LEXINGTON, N.C. — There have been more than 70 days of protests, a dozen arrests and now a lawsuit as the debate over moving a Confederate monument in Lexington continues.
"The city council has given the city attorney direct authority to take legal action to remove and relocate a threat to our city's safety and welfare," Lexington Mayor Newell Clark said.
In a press conference Thursday, Clark said the city tried all of its options to come to a solution with Davidson County officials since protests began over the monument in June.
The statue is a prominent part of Uptown Lexington but sits in a square owned by the county.
City council members passed a resolution last month requesting County Commissioners relocate the statue. The request was denied last week.
City officials see court action as the only way to determine the monument's future.
"We are asking for a simple relocation of a statue that doesn't stand for our values as a city in the 21st century," Clark said.
Davidson County officials responded with the following statement:
"The Lexington City Council has demanded that Davidson County remove the memorial on the old courthouse square to the Davidson County men who died in the Civil War. The law in North Carolina is clear: a monument or memorial on public property is protected and may not be removed or relocated. There are very limited circumstances that provide for an exception to the prohibition on removal. None of those exceptions apply to the memorial that the City Council seeks to have removed. The justification given by the City Council for removal, that the memorial is a threat to public safety due to recent protests, does not meet any of the limited exceptions provided in the law. Davidson County, through its officials and professional staff, have repeatedly advised the City of the County’s obligation under law to protect all memorials on County property. Davidson County has not yet received a copy of the lawsuit filed by the City Council. Once it is received the Office of the County Attorney will review the lawsuit and file an appropriate response. It is unfortunate that the City Council, particularly in the midst of our community struggling to address challenges created by the pandemic, has chosen to spend staff time and taxpayer dollars to bring this lawsuit."

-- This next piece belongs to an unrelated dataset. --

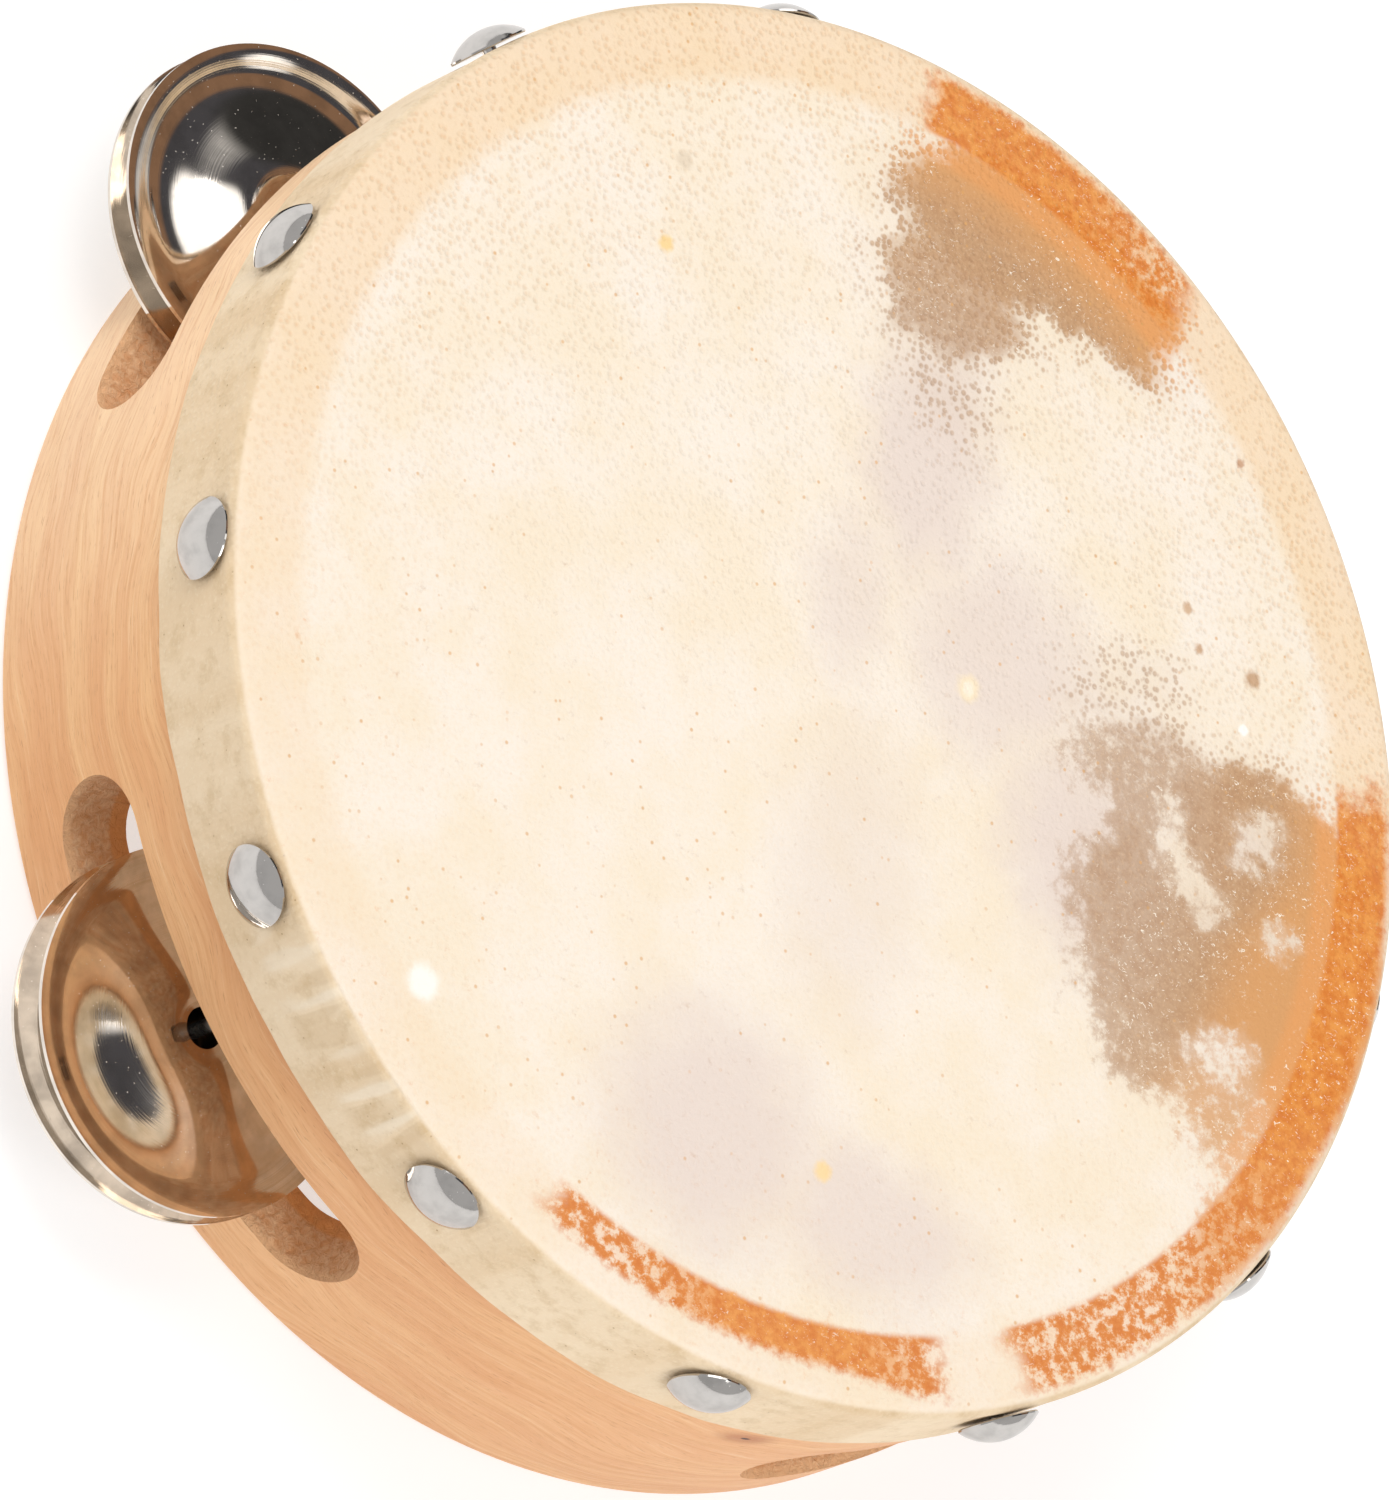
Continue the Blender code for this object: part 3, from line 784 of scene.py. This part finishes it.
def polished_material(name, color, roughness):
    """Bright metal, a little uneven, with faint turned rings and specks of dust."""
    material = bpy.data.materials.new(name)
    n = Nodes(material)
    p = n.position()
    blotch = n.noise(p, 0.35, 3.0)
    rings = n.noise(n.join(n.vector("LENGTH", p), 0.0, 0.0), 6.0, 2.0)
    dust = n.step(n.cells(p, 1.6), 0.1, 0.04)
    darker = tuple(0.8 * c for c in color)
    uneven = n.scale_to(blotch, roughness * 0.6, roughness * 1.5)
    n.set(base_color=n.mix(n.step(blotch, 0.35, 0.7), color, darker), metallic=1.0)
    n.set(roughness=n.math("ADD", uneven, n.math("MULTIPLY", dust, 0.25)))
    n.set(normal=n.bump(n.math("ADD", n.math("MULTIPLY", rings, 0.4), dust), 0.00001))
    return material


def outward_turn(angle):
    """Turns local Z to the outward direction at an angle round the hoop."""
    return Matrix.Rotation(math.radians(angle), 4, "Z") @ Matrix.Rotation(math.radians(90), 4, "Y")


def tack_profile():
    """Half outline of a tack, its head's underside at height 0."""
    cap = TACK_HEAD_HEIGHT - TACK_LIP
    sphere = (TACK_HEAD_RADIUS**2 + cap**2) / (2 * cap)
    opening = math.degrees(math.asin(TACK_HEAD_RADIUS / sphere))
    profile = arc((0.0, TACK_HEAD_HEIGHT - sphere), sphere, 90, 90 - opening, 14)
    profile[0] = (0.0, TACK_HEAD_HEIGHT)
    profile += [(TACK_HEAD_RADIUS, TACK_LIP * 0.4), (TACK_HEAD_RADIUS - 0.1 * MM, 0.0)]
    profile += [(TACK_SHANK_RADIUS, 0.0), (TACK_SHANK_RADIUS, 2 * MM - TACK_SHANK_LENGTH)]
    return profile + [(0.0, -TACK_SHANK_LENGTH)]


def make_tacks():
    material = polished_material("nickel_tack", srgb(196, 192, 188), 0.08)
    for number, (angle, level) in enumerate(TACKS, start=1):
        tack = turned(f"tack_{number:02d}_nickel", tack_profile(), 48)
        bake(tack)
        for vertex in tack.data.vertices:
            co = vertex.co
            if co.z > 0.2 * MM:
                mark = noise.noise(Vector((co.x * 260.0, co.y * 260.0, number * 3.7)))
                vertex.co.z += TACK_HAMMER_MARKS * mark
        tack.data.transform(outward_turn(angle))
        tack.location = around(angle, SKIN_RADIUS + TACK_GAP, level * MM)
        tack.data.materials.append(material)
        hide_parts(f"tack_{number:02d}")
        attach(tack, "hoop_body")


def jingle_surface(radius):
    """Height of the pressed sheet's middle above the rim, from the rim in to the hole."""
    valley = JINGLE_VALLEY_DEPTH * smooth_rise(JINGLE_RADIUS, JINGLE_VALLEY_RADIUS, radius)
    dome = JINGLE_DOME_HEIGHT * smooth_rise(JINGLE_VALLEY_RADIUS, JINGLE_CROWN_RADIUS, radius)
    dimple = JINGLE_DIMPLE_DEPTH * smooth_rise(JINGLE_CROWN_RADIUS, JINGLE_HOLE_RADIUS, radius)
    return dome - valley - dimple


def jingle_profile():
    """Half outline of a disc: its upper side from the hole out, then its lower side back."""
    steps = JINGLE_PROFILE_STEPS
    reach = JINGLE_HOLE_RADIUS - JINGLE_RADIUS
    radii = [JINGLE_RADIUS + reach * i / steps for i in range(steps + 1)]
    half = JINGLE_SHEET / 2
    upper = [(r, jingle_surface(r) + half) for r in reversed(radii)]
    return upper + [(r, jingle_surface(r) - half) for r in radii]


def make_jingle(name, angle, level, lean, flip):
    """One disc on its nail; lean is (outward, sideways), and flip turns its dome to the rear."""
    outward, sideways = lean
    jingle = turned(name, jingle_profile(), JINGLE_SEGMENTS)
    bake(jingle, 40.0)
    turn = Matrix.Rotation(math.radians(angle), 4, "Z")
    tilt = Matrix.Rotation(math.radians(-sideways), 4, "X")
    tilt @= Matrix.Rotation(math.radians(outward), 4, "Y")
    over = Matrix.Rotation(math.radians(flip), 4, "Y")
    jingle.data.transform(turn @ tilt @ over)
    jingle.location = around(angle, WALL_MIDDLE + JINGLE_HANG_OUT, level)
    return jingle


def make_jingles():
    material = polished_material("nickel_plate", srgb(232, 223, 212), 0.07)
    for number, (angle, front_lean, rear_lean) in enumerate(JINGLE_PAIRS, start=1):
        kinds = (
            ("front", FRONT_JINGLE_LEVEL, front_lean, 0.0),
            ("rear", REAR_JINGLE_LEVEL, rear_lean, 180.0),
        )
        for kind, level, lean, flip in kinds:
            jingle = make_jingle(f"jingle_{number}_{kind}_plate", angle, level, lean, flip)
            jingle.data.materials.append(material)
            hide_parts(f"jingle_{number}_{kind}")
            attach(jingle, f"jingle_{number}_{kind}_body")


def make_pins():
    material = polished_material("steel_nail", srgb(176, 172, 168), 0.25)
    head_top = PIN_HEAD_BOTTOM + PIN_HEAD_THICKNESS
    bevel = PIN_HEAD_BEVEL
    profile = [(0.0, PIN_TOP), (PIN_RADIUS, PIN_TOP - PIN_TIP_LENGTH), (PIN_RADIUS, head_top)]
    profile += [(PIN_HEAD_RADIUS, head_top), (PIN_HEAD_RADIUS, PIN_HEAD_BOTTOM + bevel)]
    profile += [(PIN_HEAD_RADIUS - bevel, PIN_HEAD_BOTTOM), (0.0, PIN_HEAD_BOTTOM)]
    for number, (angle, *_) in enumerate(JINGLE_PAIRS, start=1):
        pin = turned(f"jingle_pin_{number}_steel", profile, 32)
        bake(pin)
        pin.location = around(angle, WALL_MIDDLE, 0.0)
        pin.data.materials.append(material)
        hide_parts(f"jingle_pin_{number}")
        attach(pin, "hoop_body")


# ---------------------------------------------------------------- camera, floor and studio


CAMERA_PLACE = Vector((-602.4, -453.5, 902.4)) * MM
CAMERA_TARGET = Vector((-1.9, -0.3, 21.2)) * MM
CAMERA_ROLL = math.radians(67.01)
CAMERA_LENS = 265.3

# The floor lies just under the rear rim and gives off some light
FLOOR_SIZE = 3.0
FLOOR_GAP = 0.1 * MM
FLOOR_GLOW = 0.58

# Two soft boxes: azimuth and elevation in degrees, and power in watts
SOFT_BOXES = {"key": (130, 54, 7.6), "fill": (300, 46, 6.0)}
SOFT_BOX_SIZE = (0.7, 0.9)
SOFT_BOX_DISTANCE = 1.3
SOFT_BOX_TARGET = Vector((0.0, 0.0, 20.0)) * MM

# Studio round the tambourine: an even tone, then spots as azimuth, elevation, the angles in
# degrees within which a spot is full and past which it is gone, and its colour
STUDIO_COLOR = (0.62, 0.62, 0.62)
STUDIO_SPOTS = (
    (40, 60, 25, 31, (0.07, 0.07, 0.08)),
    (70, 15, 26, 34, (0.04, 0.04, 0.04)),
    (40, 46, 11, 14, (0.26, 0.15, 0.09)),
    (88, 71, 8, 13, (1.9, 1.9, 1.9)),
    (0, 58, 5, 8, (1.6, 1.6, 1.6)),
)


def make_camera():
    camera = link(bpy.data.objects.new("camera", bpy.data.cameras.new("camera")))
    camera.data.lens = CAMERA_LENS
    camera.data.sensor_width = 36.0
    camera.data.clip_start = 0.05
    camera.data.clip_end = 20.0
    camera.location = CAMERA_PLACE
    look = (CAMERA_TARGET - CAMERA_PLACE).to_track_quat("-Z", "Y")
    camera.rotation_mode = "QUATERNION"
    camera.rotation_quaternion = look @ Quaternion((0, 0, 1), CAMERA_ROLL)
    bpy.context.scene.camera = camera


def make_floor():
    bm = bmesh.new()
    bmesh.ops.create_grid(bm, x_segments=1, y_segments=1, size=FLOOR_SIZE)
    floor = mesh_object("floor", bm)
    floor.location.z = -FLOOR_GAP
    material = bpy.data.materials.new("floor")
    n = Nodes(material)
    n.set(base_color=(0.5, 0.5, 0.5), roughness=0.6)
    n.set(emission_color=(1.0, 1.0, 1.0), emission_strength=FLOOR_GLOW)
    floor.data.materials.append(material)


def direction(azimuth, elevation, distance=1.0):
    a, e = math.radians(azimuth), math.radians(elevation)
    return Vector((math.cos(a) * math.cos(e), math.sin(a) * math.cos(e), math.sin(e))) * distance


def soft_box(name, azimuth, elevation, power):
    """Rectangular light aimed at the tambourine."""
    data = bpy.data.lights.new(name, "AREA")
    data.shape = "RECTANGLE"
    data.size, data.size_y = SOFT_BOX_SIZE
    data.energy = power
    light = link(bpy.data.objects.new(name, data))
    light.location = direction(azimuth, elevation, SOFT_BOX_DISTANCE)
    aim = SOFT_BOX_TARGET - light.location
    light.rotation_mode = "QUATERNION"
    light.rotation_quaternion = aim.to_track_quat("-Z", "Y")


def make_studio():
    """Pale surroundings with dark areas and white panels, for the metal to reflect."""
    world = bpy.data.worlds.new("studio")
    n = Nodes(world)
    toward = n.node("ShaderNodeTexCoord").outputs["Generated"]
    color = STUDIO_COLOR
    for azimuth, elevation, full, none, spot_color in STUDIO_SPOTS:
        along = n.vector("DOT_PRODUCT", toward, tuple(direction(azimuth, elevation)))
        spot = n.step(along, math.cos(math.radians(none)), math.cos(math.radians(full)))
        color = n.mix(spot, color, spot_color)
    n.put(n.tree.nodes["Background"].inputs["Color"], color)
    bpy.context.scene.world = world
    bpy.context.scene.view_settings.view_transform = "Standard"
    for name, (azimuth, elevation, power) in SOFT_BOXES.items():
        soft_box(name, azimuth, elevation, power)


make_hoop()
make_skin()
make_tacks()
make_jingles()
make_pins()
make_camera()
make_floor()
make_studio()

Lexington City Manager Terra Greene told WFMY News 2 that the city's attorney disagrees with the county's interpretation of a 2015 state law that protects Confederate monuments.
The city declared the statue a nuisance under its city code and gave the county 15 days to comply by taking action on the statue. Since the county did not meet that deadline the city argues a relocation would not violate the law.
This comes as protests continue regularly over the statue with protesters and counter-protesters voicing their concerns.
The statue has been here for over a hundred years and now all of a sudden it's an issue," Davidson County resident Glenn Pourcho said.
"We've lived under this statue for years so it's about time that we did something about it," Lexington resident Gloria Cross said.
Lexington's Mayor said declaring the statue a nuisance came as a result of those protests.
He cites more than 70 days of protests at the monument that have led to 12 arrests.
The city's police department has taken the lead on monitoring those demonstrations.
"We're an agency of 62 officers, so putting 13 officers just dedicated to that small block area is a tremendous burden and we're making sacrifices all over the city to do that," Lexington Police Chief Mark Sink said.
Clark said the county commission chair reached out to him last night asking to meet about the statue next week.
Now that the matter is going to court, Clark said the city is checking with its attorney about whether meeting with commissioners is an option at this point.
Davidson County said it is still waiting to receive the lawsuit filed by the city.